RECORDS FOR THE TASK:
┄┄┄┄┄┄

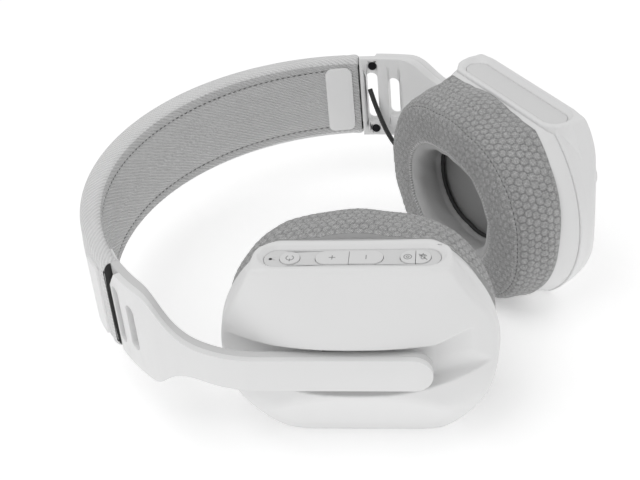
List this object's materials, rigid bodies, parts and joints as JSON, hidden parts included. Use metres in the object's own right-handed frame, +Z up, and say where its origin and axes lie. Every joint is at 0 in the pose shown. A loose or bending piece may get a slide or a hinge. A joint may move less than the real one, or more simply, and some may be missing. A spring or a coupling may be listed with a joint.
{
  "type": "gaming headset",
  "caption": "White wireless over-ear gaming headset with a ribbed fabric headband, slotted adjustable arms, soft honeycomb-fabric ear pads and rear edge controls.",
  "frame": {"origin": "centre of the headset's bounding box, on the surface it lies on: the front edges of both ear cups", "axes": "+Z up, towards the back of the wearer's head; +Y towards the crown of the headband; +X to the wearer's right"},
  "size_m": [0.1964, 0.1866, 0.078],
  "materials": {
    "white_shell": "satin",
    "white_arm": "satin",
    "grey_panel": "satin",
    "button_grey": "satin",
    "sleeve_fabric": "matte",
    "pad_fabric": "matte",
    "pad_foam": "matte",
    "acoustic_cloth": "matte",
    "black_plastic": "satin",
    "black_rubber": "satin",
    "black_steel": "satin",
    "spring_steel": "satin",
    "steel": "satin",
    "nylon": "satin",
    "circuit_board": "satin",
    "battery_wrap": "satin",
    "film": "gloss",
    "light_guide": "gloss"
  },
  "bodies": {
    "headband": {"headband_sleeve": "sleeve_fabric", "headband_spring_strip": "spring_steel", "headband_cushion_foam": "pad_foam", "headband_top_foam": "pad_foam", "left_clamp_plate_inner": "white_arm", "left_clamp_plate_outer": "white_arm", "left_arm_frame": "white_arm", "left_arm_cover": "white_arm", "left_arm_screws": "black_steel", "left_audio_wire": "black_rubber", "right_clamp_plate_inner": "white_arm", "right_clamp_plate_outer": "white_arm", "right_arm_frame": "white_arm", "right_arm_cover": "white_arm", "right_arm_screws": "black_steel", "right_audio_wire": "black_rubber"},
    "left_slider": {"left_slider_carriage": "nylon"},
    "left_gimbal": {"left_gimbal": "nylon", "left_tilt_pin": "steel"},
    "left_cup": {"left_outer_cover": "white_shell", "left_inner_housing": "white_shell", "left_baffle": "black_plastic", "left_driver_frame": "black_plastic", "left_driver_magnet": "steel", "left_driver_diaphragm": "film", "left_pad_ring": "black_plastic", "left_acoustic_cloth": "acoustic_cloth", "left_ear_pad": "pad_fabric", "left_pivot_bracket": "nylon", "left_bracket_screws": "steel", "left_wire_grommet": "black_rubber", "left_control_panel": "grey_panel", "status_light": "light_guide", "button_board": "circuit_board", "main_board": "circuit_board", "microphone": "steel", "charging_socket": "steel"},
    "power_button": {"power_button": "button_grey"},
    "volume_up_button": {"volume_up_button": "button_grey"},
    "volume_down_button": {"volume_down_button": "button_grey"},
    "mode_button": {"mode_button": "button_grey"},
    "mic_mute_button": {"mic_mute_button": "button_grey"},
    "right_slider": {"right_slider_carriage": "nylon"},
    "right_gimbal": {"right_gimbal": "nylon", "right_tilt_pin": "steel"},
    "right_cup": {"right_outer_cover": "white_shell", "right_inner_housing": "white_shell", "right_baffle": "black_plastic", "right_driver_frame": "black_plastic", "right_driver_magnet": "steel", "right_driver_diaphragm": "film", "right_pad_ring": "black_plastic", "right_acoustic_cloth": "acoustic_cloth", "right_ear_pad": "pad_fabric", "right_pivot_bracket": "nylon", "right_bracket_screws": "steel", "right_wire_grommet": "black_rubber", "right_rear_panel": "grey_panel", "battery": "battery_wrap"}
  },
  "joints": [
    {"name": "left_size_slide", "type": "slide", "parent": "headband", "child": "left_slider", "axis": [0.4602, -0.8878, 0], "range_m": [0, 0.022], "deforming": ["left_audio_wire"]},
    {"name": "left_cup_tilt", "type": "hinge", "parent": "left_slider", "child": "left_gimbal", "pos_m": [-0.06682, -0.0445, 0.0431], "axis": [0, 0, 1], "range_deg": [-5, 5]},
    {"name": "left_cup_swivel", "type": "hinge", "parent": "left_gimbal", "child": "left_cup", "pos_m": [-0.06682, -0.0445, 0.0431], "axis": [0.4602, -0.8878, 0], "range_deg": [-5, 5]},
    {"name": "right_size_slide", "type": "slide", "parent": "headband", "child": "right_slider", "axis": [-0.4602, -0.8878, 0], "range_m": [0, 0.022], "deforming": ["right_audio_wire"]},
    {"name": "right_cup_tilt", "type": "hinge", "parent": "right_slider", "child": "right_gimbal", "pos_m": [0.06682, -0.0445, 0.0431], "axis": [0, 0, 1], "range_deg": [-5, 5]},
    {"name": "right_cup_swivel", "type": "hinge", "parent": "right_gimbal", "child": "right_cup", "pos_m": [0.06682, -0.0445, 0.0431], "axis": [-0.4602, -0.8878, 0], "range_deg": [-5, 5]},
    {"name": "power_button_press", "type": "slide", "parent": "left_cup", "child": "power_button", "axis": [0, 0, -1], "range_m": [0, 0.0008], "stiffness_N_per_m": 1500},
    {"name": "volume_up_button_press", "type": "slide", "parent": "left_cup", "child": "volume_up_button", "axis": [0, 0, -1], "range_m": [0, 0.0008], "stiffness_N_per_m": 1500},
    {"name": "volume_down_button_press", "type": "slide", "parent": "left_cup", "child": "volume_down_button", "axis": [0, 0, -1], "range_m": [0, 0.0008], "stiffness_N_per_m": 1500},
    {"name": "mode_button_press", "type": "slide", "parent": "left_cup", "child": "mode_button", "axis": [0, 0, -1], "range_m": [0, 0.0008], "stiffness_N_per_m": 1500},
    {"name": "mic_mute_button_press", "type": "slide", "parent": "left_cup", "child": "mic_mute_button", "axis": [0, 0, -1], "range_m": [0, 0.0008], "stiffness_N_per_m": 1500}
  ]
}
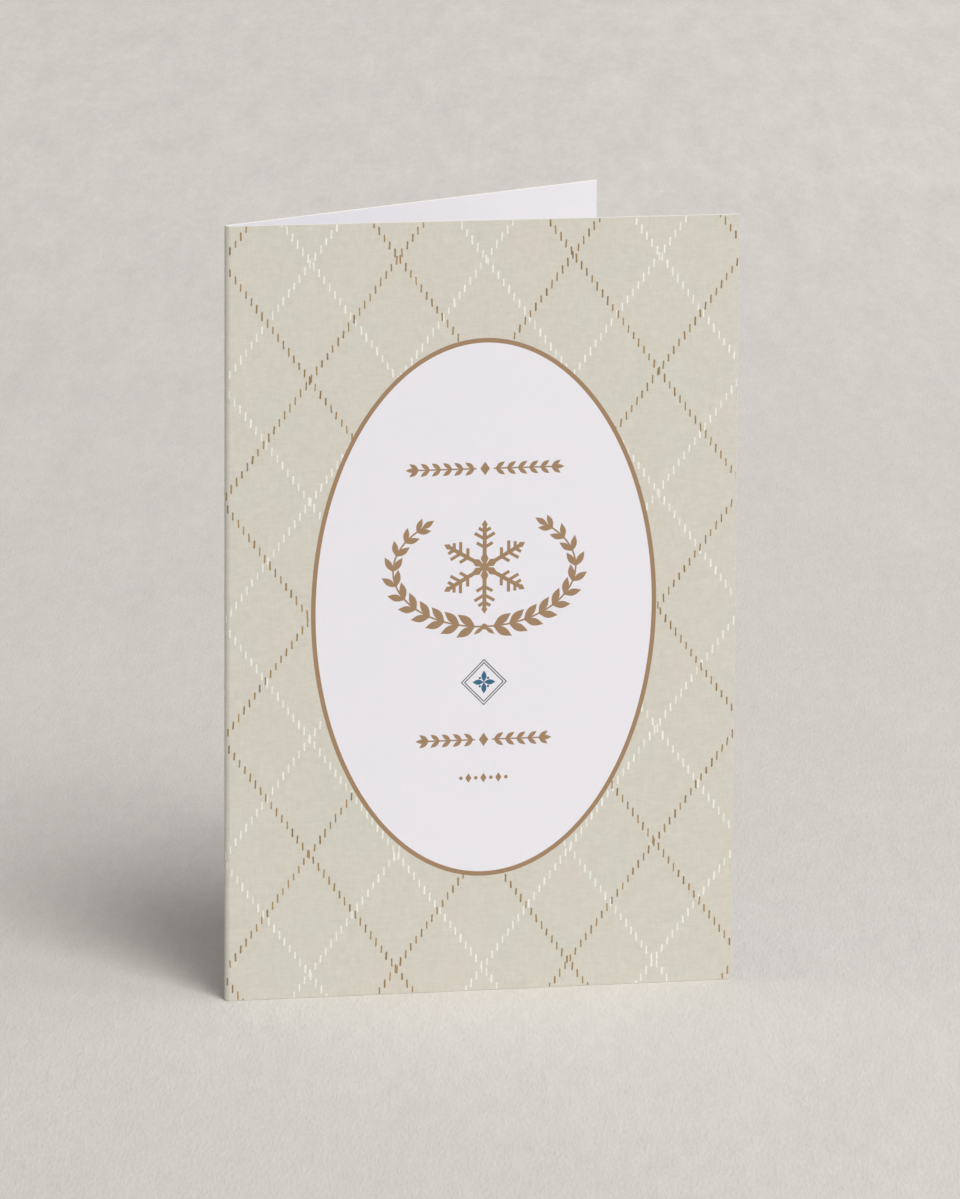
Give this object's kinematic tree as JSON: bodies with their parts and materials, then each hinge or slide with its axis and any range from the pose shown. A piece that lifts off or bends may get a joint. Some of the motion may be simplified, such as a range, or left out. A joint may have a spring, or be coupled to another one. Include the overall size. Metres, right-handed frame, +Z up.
{
  "type": "greeting card",
  "caption": "Folded greeting card of heavy board that stands open on its bottom edges, with an argyle print round a plain oval panel.",
  "frame": {"origin": "on the surface that the card stands on, below the middle of its box", "axes": "+Z up along the fold, the fold at low X, the open side towards +X, the printed front panel on the -Y side and the back panel on the +Y side"},
  "size_m": [0.0976, 0.0574, 0.1524],
  "materials": {
    "board": "matt"
  },
  "bodies": {
    "root": {"card": "board"}
  },
  "joints": []
}
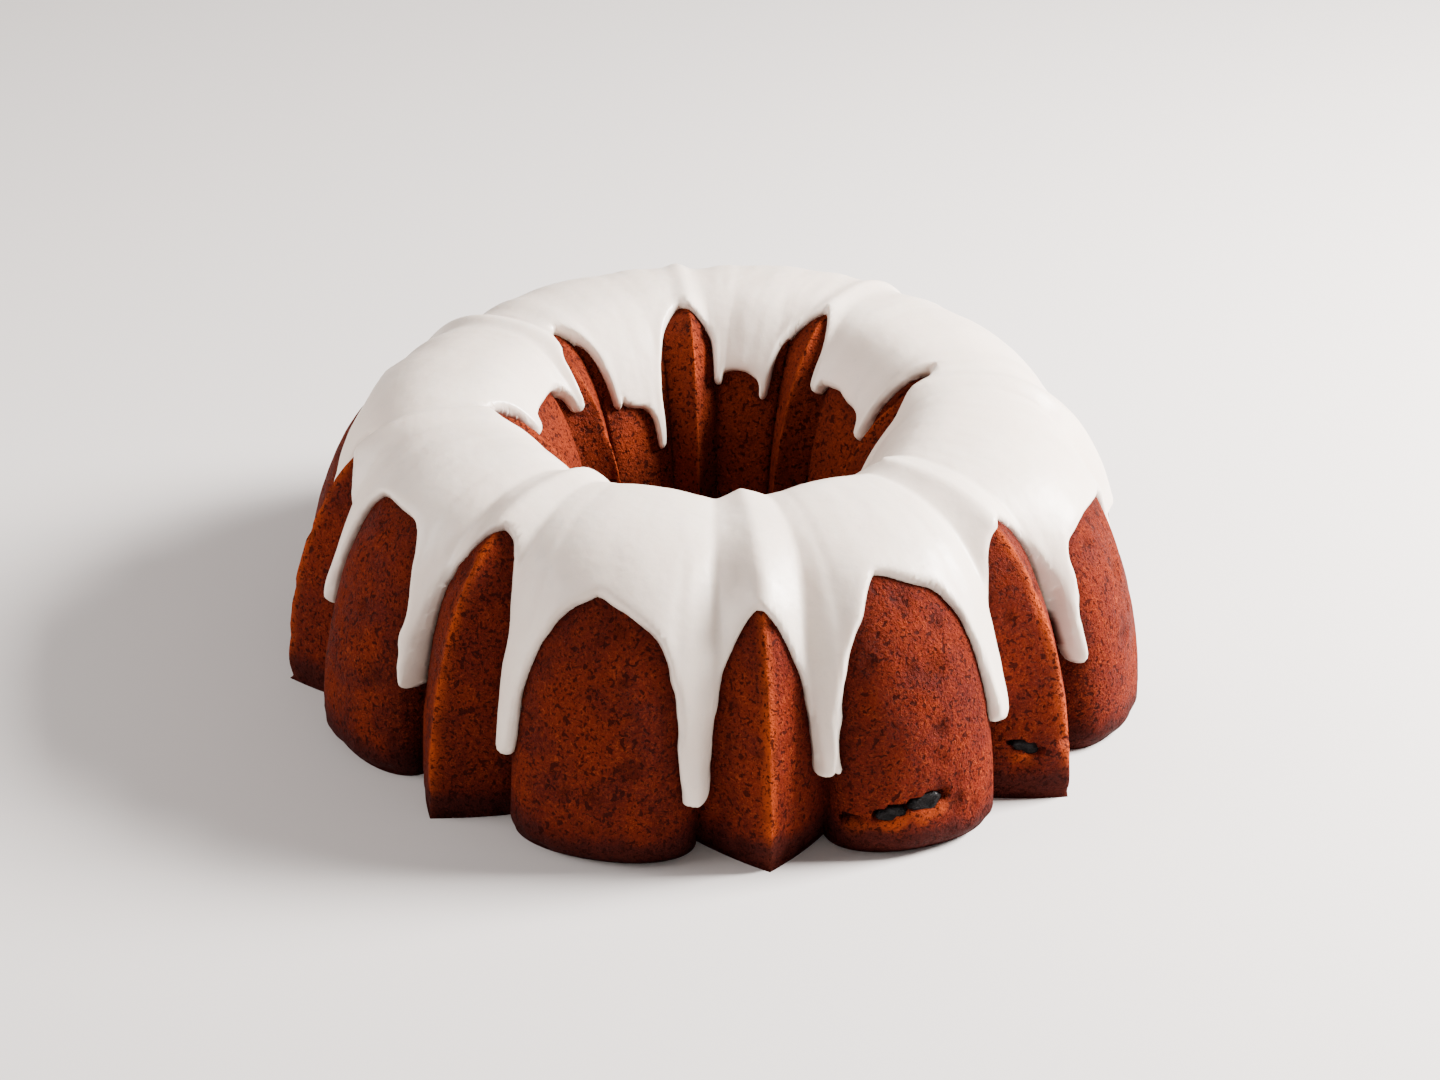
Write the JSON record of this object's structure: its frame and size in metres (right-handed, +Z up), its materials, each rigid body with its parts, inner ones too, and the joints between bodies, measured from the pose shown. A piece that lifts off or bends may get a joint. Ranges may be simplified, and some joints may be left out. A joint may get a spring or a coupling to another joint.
{
  "type": "lemon cake",
  "caption": "Ring cake from a fluted tin, with pointed and round flutes, white icing run down its grooves and burst berries in its crust.",
  "frame": {"origin": "middle of the flat base", "axes": "+Z up through the hole, -Y towards the front, where a pointed flute stands"},
  "size_m": [0.2593, 0.2648, 0.0924],
  "materials": {
    "sponge": "matt baked crust, red-brown",
    "icing": "set white icing with a soft sheen",
    "berry": "dark burst berry skin, moist"
  },
  "bodies": {
    "root": {"sponge": "sponge", "icing": "icing", "berry_1": "berry", "berry_2": "berry", "berry_3": "berry", "berry_4": "berry", "berry_5": "berry", "berry_6": "berry"}
  },
  "joints": []
}
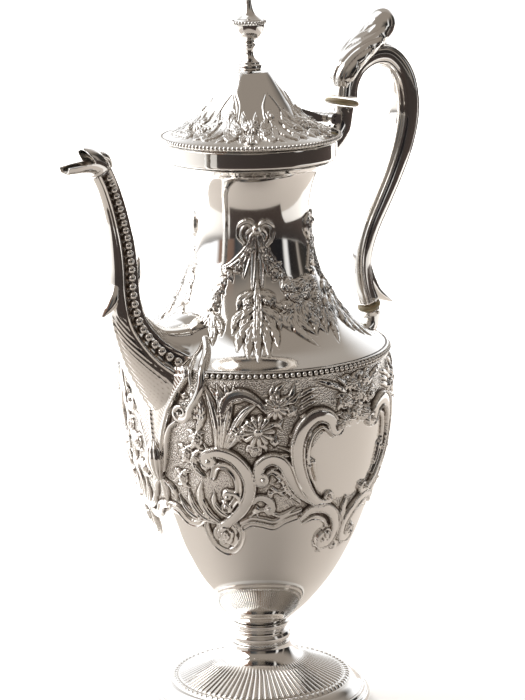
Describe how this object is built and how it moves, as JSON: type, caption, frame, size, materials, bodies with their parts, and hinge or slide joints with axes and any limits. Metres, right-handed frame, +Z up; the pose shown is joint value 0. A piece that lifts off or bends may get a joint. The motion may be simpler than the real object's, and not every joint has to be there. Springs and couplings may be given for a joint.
{
  "type": "coffee pot",
  "caption": "Urn-shaped silver coffee pot on a round foot, with a horn spout, hinged domed lid, urn finial and an insulated scroll handle.",
  "frame": {"origin": "centre of the foot's bottom circle, on the surface the pot stands on", "axes": "+Z up along the pot's turned axis, -X towards the spout, +X towards the handle, Y across, with the wide chased reserve on the -Y side"},
  "size_m": [0.1914, 0.1108, 0.3],
  "materials": {
    "body_silver": "polished raised and chased silver sheet, warm tarnish left in the recesses",
    "trim_silver": "polished cast and drawn silver fittings",
    "pin_silver": "plain drawn silver, less polished",
    "insulator": "aged ivory-coloured hard insulator, semi-gloss"
  },
  "bodies": {
    "pot": {"foot_dome": "body_silver", "foot_rim_wire": "trim_silver", "foot_notched_wire": "trim_silver", "stem_collar": "trim_silver", "lower_body": "body_silver", "shoulder_bead_wire": "trim_silver", "upper_body": "body_silver", "neck_band": "trim_silver", "hinge_body_leaf": "trim_silver", "hinge_pin": "pin_silver", "handle_grip": "trim_silver", "handle_upper_socket": "trim_silver", "handle_lower_socket": "trim_silver", "handle_upper_insulator": "insulator", "handle_lower_insulator": "insulator", "handle_pin_1": "pin_silver", "handle_pin_2": "pin_silver", "handle_pin_3": "pin_silver", "handle_pin_4": "pin_silver", "thumb_leaf": "trim_silver", "handle_spur_leaf": "trim_silver", "spout_shell": "body_silver", "spout_lip": "trim_silver", "spout_bead_wire_left": "trim_silver", "spout_bead_wire_right": "trim_silver", "spout_frame_left": "trim_silver", "spout_frame_right": "trim_silver", "spout_pendant": "trim_silver", "spout_spur_leaf": "trim_silver"},
    "lid": {"lid_dome": "body_silver", "lid_bead_wire": "trim_silver", "lid_bezel": "body_silver", "finial_pedestal": "trim_silver", "finial_urn": "trim_silver", "finial_bead_rim": "trim_silver", "finial_spire": "trim_silver", "finial_stud": "pin_silver", "finial_washer": "pin_silver", "finial_nut": "pin_silver", "hinge_lid_leaf": "trim_silver"}
  },
  "joints": [
    {"name": "lid_hinge", "type": "hinge", "parent": "pot", "child": "lid", "pos_m": [0.0418, 0, 0.243], "axis": [0, 1, 0], "range_deg": [0, 72]}
  ]
}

┄┄┄┄┄┄

Gather, from the listing above, every line carrying the word "shown".

List this object's materials, rigid bodies, parts and joints as JSON, hidden parts included. Use metres in the object's own right-handed frame, +Z up, and say where its origin and axes lie. Every joint is at 0 in the pose shown. A loose or bending piece may get a slide or a hinge. A joint may move less than the real one, or more simply, and some may be missing. A spring or a coupling may be listed with a joint.
Give this object's kinematic tree as JSON: bodies with their parts and materials, then each hinge or slide with its axis and any range from the pose shown. A piece that lifts off or bends may get a joint. Some of the motion may be simplified, such as a range, or left out. A joint may have a spring, or be coupled to another one. Include the overall size. Metres, right-handed frame, +Z up.
Write the JSON record of this object's structure: its frame and size in metres (right-handed, +Z up), its materials, each rigid body with its parts, inner ones too, and the joints between bodies, measured from the pose shown. A piece that lifts off or bends may get a joint. Ranges may be simplified, and some joints may be left out. A joint may get a spring or a coupling to another joint.
Describe how this object is built and how it moves, as JSON: type, caption, frame, size, materials, bodies with their parts, and hinge or slide joints with axes and any limits. Metres, right-handed frame, +Z up; the pose shown is joint value 0. A piece that lifts off or bends may get a joint. The motion may be simpler than the real object's, and not every joint has to be there. Springs and couplings may be given for a joint.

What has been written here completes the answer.